* Start Data shown *

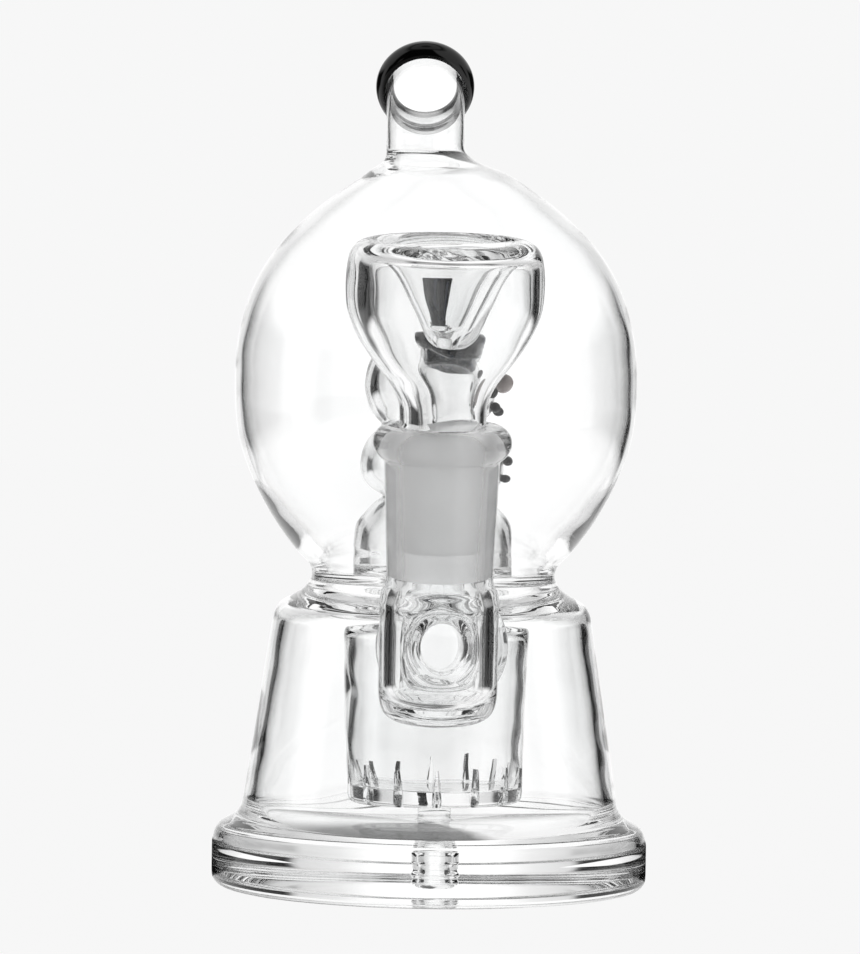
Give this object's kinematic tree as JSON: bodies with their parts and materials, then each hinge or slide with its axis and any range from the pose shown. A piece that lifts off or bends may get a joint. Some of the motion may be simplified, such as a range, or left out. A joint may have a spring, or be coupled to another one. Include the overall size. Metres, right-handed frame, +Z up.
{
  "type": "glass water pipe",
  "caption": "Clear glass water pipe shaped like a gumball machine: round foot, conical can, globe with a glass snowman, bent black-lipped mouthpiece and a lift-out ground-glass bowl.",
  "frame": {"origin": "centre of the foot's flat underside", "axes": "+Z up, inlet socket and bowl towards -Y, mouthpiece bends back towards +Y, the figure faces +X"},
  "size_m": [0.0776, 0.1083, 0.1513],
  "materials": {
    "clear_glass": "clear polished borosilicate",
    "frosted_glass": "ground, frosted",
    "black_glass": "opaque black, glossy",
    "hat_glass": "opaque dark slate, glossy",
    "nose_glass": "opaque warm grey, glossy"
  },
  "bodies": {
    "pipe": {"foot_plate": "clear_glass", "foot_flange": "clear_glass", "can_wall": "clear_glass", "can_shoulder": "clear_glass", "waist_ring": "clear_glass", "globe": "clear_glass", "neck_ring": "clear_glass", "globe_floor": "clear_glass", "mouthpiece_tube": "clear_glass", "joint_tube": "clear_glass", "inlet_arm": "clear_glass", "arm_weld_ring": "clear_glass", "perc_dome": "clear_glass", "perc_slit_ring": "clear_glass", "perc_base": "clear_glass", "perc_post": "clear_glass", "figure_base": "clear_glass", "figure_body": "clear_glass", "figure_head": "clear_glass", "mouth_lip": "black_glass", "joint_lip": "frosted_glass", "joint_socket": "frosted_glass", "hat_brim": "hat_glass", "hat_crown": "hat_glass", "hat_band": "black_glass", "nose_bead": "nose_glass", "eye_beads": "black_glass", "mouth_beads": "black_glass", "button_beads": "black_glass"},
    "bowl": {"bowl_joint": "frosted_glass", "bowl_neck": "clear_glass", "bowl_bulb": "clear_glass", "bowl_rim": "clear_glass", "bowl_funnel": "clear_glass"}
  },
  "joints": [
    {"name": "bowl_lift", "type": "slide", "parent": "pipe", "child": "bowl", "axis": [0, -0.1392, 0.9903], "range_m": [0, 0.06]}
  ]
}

* End Data shown *

- **Requirements**: State the count of lines above containing the string "bends", and add nothing to it.

- **Result of the task**: 2